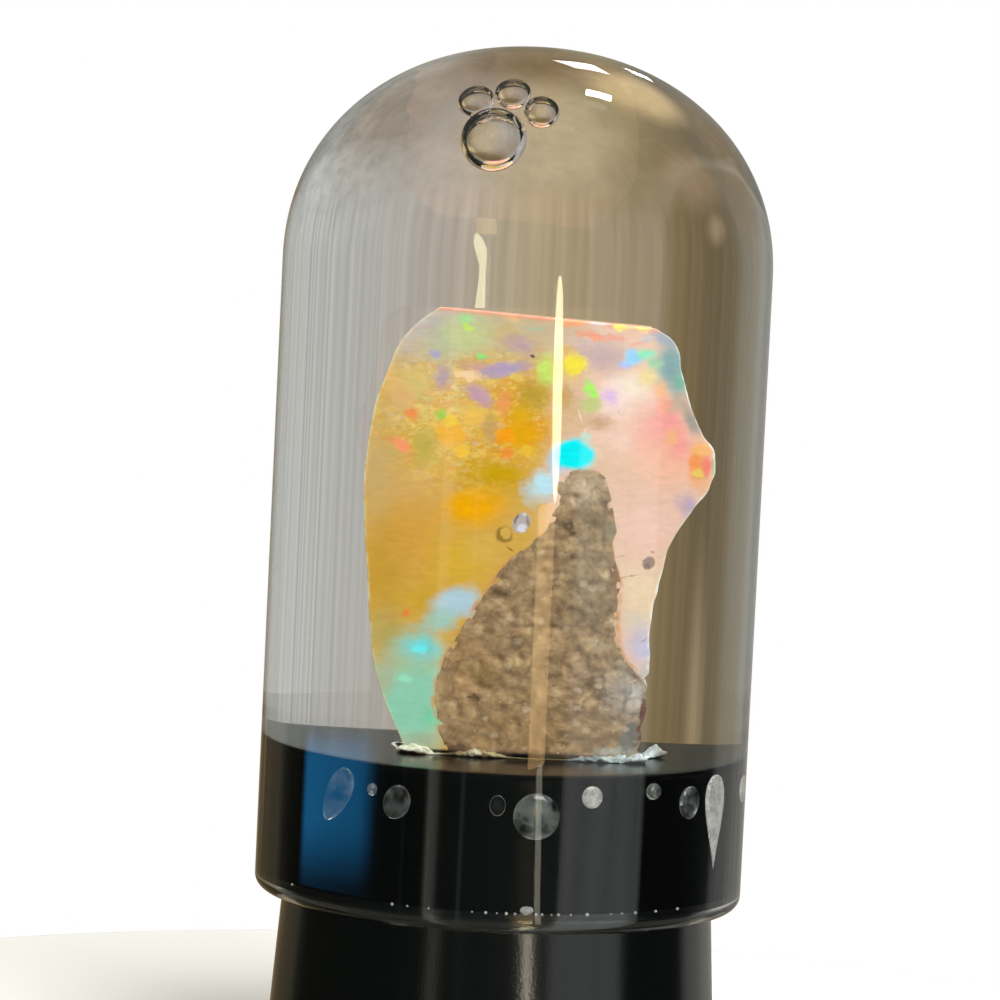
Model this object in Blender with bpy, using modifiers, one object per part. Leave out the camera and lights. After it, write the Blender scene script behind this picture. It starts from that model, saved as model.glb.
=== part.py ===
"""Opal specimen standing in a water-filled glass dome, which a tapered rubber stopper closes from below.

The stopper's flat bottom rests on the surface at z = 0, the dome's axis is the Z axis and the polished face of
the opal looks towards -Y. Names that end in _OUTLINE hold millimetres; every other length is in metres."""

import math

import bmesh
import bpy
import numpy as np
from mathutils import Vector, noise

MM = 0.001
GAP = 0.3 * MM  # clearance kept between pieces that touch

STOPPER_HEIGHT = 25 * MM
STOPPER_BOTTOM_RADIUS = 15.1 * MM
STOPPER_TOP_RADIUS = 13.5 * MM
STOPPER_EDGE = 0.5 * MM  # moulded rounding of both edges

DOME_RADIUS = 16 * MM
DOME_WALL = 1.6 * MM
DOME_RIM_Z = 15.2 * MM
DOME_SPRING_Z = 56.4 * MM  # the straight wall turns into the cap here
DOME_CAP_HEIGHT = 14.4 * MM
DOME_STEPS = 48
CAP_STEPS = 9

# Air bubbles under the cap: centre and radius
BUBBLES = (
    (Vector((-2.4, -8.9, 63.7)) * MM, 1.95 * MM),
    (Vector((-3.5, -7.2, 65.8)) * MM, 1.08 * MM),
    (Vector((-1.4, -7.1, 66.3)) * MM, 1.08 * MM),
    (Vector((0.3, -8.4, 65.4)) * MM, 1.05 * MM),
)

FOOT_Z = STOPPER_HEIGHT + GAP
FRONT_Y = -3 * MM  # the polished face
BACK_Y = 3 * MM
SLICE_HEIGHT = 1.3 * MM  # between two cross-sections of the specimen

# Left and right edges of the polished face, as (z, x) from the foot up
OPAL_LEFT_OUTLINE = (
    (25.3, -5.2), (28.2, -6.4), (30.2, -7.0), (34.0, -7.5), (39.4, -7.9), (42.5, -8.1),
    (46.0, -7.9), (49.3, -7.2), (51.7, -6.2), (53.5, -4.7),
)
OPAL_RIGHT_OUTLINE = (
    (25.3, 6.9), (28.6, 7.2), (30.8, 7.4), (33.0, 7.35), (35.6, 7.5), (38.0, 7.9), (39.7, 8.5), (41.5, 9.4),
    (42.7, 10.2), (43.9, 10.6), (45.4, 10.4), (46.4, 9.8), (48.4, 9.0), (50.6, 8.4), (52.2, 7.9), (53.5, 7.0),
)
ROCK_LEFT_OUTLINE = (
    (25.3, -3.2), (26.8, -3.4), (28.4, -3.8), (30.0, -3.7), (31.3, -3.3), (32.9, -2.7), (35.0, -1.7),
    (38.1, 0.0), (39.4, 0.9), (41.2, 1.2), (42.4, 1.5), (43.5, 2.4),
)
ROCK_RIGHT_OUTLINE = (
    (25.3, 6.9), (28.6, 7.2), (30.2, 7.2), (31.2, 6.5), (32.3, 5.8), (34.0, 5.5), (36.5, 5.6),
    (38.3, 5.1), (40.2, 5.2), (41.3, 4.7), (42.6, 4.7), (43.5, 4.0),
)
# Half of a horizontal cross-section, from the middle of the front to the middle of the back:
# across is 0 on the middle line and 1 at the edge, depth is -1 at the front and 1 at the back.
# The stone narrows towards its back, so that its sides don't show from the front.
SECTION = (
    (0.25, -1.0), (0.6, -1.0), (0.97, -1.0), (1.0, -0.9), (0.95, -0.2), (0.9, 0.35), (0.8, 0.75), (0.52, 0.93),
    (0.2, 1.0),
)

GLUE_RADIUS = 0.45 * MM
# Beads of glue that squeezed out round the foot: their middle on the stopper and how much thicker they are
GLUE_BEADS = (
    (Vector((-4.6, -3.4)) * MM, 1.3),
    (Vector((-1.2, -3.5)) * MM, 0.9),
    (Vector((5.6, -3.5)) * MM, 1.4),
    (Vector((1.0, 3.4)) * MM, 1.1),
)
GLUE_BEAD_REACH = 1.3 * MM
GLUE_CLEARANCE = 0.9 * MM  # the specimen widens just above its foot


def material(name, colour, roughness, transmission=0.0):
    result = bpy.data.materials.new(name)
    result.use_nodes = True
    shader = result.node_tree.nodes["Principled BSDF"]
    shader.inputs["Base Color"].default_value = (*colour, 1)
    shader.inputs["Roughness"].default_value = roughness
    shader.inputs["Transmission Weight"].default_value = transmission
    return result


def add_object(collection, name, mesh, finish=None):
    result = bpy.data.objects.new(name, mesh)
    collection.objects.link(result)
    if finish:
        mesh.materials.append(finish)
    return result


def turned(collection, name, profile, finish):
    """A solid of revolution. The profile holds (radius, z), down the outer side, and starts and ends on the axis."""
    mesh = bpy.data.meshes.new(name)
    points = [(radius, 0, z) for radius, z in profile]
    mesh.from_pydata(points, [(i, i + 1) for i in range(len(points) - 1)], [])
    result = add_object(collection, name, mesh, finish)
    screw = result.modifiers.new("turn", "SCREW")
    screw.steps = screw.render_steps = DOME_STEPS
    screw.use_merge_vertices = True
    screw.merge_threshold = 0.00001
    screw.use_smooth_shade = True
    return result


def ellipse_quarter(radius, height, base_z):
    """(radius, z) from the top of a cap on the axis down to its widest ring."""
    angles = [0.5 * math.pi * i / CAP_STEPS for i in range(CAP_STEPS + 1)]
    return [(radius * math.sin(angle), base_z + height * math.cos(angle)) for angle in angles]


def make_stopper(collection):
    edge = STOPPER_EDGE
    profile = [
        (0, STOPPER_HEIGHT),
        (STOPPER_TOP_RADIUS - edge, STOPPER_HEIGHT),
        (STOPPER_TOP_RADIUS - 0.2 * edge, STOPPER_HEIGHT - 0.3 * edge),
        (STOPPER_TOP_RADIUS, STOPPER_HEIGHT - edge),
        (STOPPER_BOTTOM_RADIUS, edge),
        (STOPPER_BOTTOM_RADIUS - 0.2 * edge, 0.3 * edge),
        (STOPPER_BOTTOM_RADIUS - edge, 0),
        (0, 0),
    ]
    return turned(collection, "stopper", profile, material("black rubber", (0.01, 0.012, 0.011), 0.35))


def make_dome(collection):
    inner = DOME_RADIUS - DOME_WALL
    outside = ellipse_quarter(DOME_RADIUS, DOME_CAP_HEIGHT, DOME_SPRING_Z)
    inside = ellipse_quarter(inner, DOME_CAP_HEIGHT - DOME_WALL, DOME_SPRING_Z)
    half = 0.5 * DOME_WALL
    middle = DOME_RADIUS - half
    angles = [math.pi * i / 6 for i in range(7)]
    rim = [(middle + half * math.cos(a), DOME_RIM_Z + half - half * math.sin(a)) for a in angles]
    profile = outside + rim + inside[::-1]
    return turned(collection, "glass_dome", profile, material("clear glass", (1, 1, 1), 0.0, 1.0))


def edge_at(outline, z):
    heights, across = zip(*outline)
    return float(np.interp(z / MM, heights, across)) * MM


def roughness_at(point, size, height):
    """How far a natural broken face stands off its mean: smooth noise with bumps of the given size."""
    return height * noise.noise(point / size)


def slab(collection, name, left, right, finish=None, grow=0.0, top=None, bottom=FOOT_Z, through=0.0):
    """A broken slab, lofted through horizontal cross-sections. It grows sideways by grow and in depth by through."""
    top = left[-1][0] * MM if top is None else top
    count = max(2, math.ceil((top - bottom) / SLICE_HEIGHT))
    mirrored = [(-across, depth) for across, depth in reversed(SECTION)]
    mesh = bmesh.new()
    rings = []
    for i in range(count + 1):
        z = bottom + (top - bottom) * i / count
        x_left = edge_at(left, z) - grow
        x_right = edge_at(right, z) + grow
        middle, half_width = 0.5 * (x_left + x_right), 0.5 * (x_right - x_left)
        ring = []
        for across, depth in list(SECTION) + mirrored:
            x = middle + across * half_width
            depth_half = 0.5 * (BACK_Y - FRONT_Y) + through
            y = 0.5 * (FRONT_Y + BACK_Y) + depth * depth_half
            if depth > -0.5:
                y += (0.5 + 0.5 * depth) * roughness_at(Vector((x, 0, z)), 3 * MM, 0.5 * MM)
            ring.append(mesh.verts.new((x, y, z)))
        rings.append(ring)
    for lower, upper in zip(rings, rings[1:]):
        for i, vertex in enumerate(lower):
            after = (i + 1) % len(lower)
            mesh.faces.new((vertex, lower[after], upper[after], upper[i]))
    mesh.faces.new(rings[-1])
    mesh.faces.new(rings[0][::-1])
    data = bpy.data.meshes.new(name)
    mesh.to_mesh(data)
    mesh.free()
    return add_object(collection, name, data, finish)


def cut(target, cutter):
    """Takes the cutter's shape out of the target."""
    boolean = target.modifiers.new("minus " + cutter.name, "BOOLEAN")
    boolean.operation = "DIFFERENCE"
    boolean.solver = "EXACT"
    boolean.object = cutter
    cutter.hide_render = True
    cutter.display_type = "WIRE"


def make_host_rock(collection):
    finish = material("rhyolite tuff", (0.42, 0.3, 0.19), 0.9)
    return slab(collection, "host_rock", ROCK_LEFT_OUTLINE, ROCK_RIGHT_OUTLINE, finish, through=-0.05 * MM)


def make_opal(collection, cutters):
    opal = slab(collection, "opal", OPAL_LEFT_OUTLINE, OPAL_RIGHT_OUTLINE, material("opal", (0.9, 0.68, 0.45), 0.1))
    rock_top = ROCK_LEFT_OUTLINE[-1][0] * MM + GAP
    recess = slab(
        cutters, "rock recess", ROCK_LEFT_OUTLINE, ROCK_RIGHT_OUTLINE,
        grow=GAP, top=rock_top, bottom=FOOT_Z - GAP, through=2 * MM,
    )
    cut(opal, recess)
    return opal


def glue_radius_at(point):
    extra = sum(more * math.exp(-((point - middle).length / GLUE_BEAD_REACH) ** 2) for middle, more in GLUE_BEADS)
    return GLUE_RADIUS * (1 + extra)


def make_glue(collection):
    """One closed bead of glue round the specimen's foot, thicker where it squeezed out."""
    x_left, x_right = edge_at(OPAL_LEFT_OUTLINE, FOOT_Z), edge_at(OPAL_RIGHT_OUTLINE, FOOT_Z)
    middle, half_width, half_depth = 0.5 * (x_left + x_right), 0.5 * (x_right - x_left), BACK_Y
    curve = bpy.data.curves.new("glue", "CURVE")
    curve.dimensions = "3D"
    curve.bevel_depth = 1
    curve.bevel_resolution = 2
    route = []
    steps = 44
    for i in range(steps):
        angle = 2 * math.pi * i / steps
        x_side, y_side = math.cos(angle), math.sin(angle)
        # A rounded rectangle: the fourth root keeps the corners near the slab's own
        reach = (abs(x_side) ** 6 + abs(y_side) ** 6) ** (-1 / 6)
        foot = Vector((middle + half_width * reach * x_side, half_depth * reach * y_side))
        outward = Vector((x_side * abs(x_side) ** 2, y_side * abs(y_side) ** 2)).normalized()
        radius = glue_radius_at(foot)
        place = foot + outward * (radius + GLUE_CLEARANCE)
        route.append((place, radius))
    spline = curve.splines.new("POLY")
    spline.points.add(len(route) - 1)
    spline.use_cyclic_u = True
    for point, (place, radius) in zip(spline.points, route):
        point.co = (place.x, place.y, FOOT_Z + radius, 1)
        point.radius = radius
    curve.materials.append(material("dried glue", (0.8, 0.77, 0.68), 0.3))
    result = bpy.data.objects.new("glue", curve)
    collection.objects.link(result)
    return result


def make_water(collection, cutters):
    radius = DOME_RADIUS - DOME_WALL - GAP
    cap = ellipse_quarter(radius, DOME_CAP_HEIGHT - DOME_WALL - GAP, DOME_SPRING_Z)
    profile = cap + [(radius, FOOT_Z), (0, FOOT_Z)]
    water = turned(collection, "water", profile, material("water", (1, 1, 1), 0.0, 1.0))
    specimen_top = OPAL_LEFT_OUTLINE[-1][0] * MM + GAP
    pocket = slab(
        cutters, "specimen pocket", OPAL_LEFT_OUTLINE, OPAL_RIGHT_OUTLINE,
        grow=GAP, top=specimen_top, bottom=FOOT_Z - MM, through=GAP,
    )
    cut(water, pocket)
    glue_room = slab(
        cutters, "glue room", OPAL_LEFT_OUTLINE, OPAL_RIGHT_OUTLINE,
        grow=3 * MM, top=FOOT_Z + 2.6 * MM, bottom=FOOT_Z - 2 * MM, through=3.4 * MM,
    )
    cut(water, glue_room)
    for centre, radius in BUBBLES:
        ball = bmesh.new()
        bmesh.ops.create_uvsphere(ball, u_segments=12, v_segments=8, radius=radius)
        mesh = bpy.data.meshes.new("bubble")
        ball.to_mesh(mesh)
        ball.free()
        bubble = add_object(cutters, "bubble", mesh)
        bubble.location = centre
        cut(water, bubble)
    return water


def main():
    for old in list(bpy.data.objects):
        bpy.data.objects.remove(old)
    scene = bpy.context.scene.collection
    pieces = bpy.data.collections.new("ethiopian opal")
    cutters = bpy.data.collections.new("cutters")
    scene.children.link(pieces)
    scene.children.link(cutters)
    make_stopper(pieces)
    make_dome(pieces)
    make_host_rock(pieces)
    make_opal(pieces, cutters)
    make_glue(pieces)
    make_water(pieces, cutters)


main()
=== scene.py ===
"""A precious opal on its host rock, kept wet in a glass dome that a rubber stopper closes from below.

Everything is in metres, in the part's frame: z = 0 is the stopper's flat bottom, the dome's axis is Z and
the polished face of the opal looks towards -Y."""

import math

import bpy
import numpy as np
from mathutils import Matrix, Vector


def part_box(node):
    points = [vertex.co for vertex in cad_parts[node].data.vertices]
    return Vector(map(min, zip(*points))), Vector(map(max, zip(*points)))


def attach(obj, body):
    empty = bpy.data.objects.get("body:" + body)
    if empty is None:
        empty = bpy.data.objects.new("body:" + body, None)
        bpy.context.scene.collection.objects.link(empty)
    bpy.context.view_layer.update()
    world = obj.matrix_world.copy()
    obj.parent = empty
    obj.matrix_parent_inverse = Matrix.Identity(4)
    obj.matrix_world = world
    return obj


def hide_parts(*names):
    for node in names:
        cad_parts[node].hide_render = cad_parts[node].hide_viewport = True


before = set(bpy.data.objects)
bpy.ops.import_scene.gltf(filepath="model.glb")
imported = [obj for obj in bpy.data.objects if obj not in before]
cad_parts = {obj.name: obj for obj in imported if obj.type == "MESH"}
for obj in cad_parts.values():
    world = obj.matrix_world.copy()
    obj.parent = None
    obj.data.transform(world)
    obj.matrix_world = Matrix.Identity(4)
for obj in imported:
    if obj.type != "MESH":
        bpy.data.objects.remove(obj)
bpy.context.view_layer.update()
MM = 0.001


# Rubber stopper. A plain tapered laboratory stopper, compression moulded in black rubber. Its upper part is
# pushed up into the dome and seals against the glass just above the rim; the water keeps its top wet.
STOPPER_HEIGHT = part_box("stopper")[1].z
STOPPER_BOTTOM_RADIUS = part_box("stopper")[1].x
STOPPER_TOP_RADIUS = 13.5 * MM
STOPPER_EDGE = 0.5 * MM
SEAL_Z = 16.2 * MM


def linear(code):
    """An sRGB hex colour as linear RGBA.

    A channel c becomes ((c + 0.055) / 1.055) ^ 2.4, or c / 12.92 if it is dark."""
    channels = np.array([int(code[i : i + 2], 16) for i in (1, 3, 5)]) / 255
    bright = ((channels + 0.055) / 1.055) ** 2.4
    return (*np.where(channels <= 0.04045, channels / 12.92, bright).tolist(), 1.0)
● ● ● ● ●
▶ _TASK OBJECTIVE_
Starting at the line that contains "scene.children.link(pieces)" and stopping at the line that contains "from mathutils import Matrix, Vector", transcribe the lines exactly; both boundary lines are to be included.

▶ _RESPONSE TO THIS TASK_
    scene.children.link(pieces)
    scene.children.link(cutters)
    make_stopper(pieces)
    make_dome(pieces)
    make_host_rock(pieces)
    make_opal(pieces, cutters)
    make_glue(pieces)
    make_water(pieces, cutters)


main()
=== scene.py ===
"""A precious opal on its host rock, kept wet in a glass dome that a rubber stopper closes from below.

Everything is in metres, in the part's frame: z = 0 is the stopper's flat bottom, the dome's axis is Z and
the polished face of the opal looks towards -Y."""

import math

import bpy
import numpy as np
from mathutils import Matrix, Vector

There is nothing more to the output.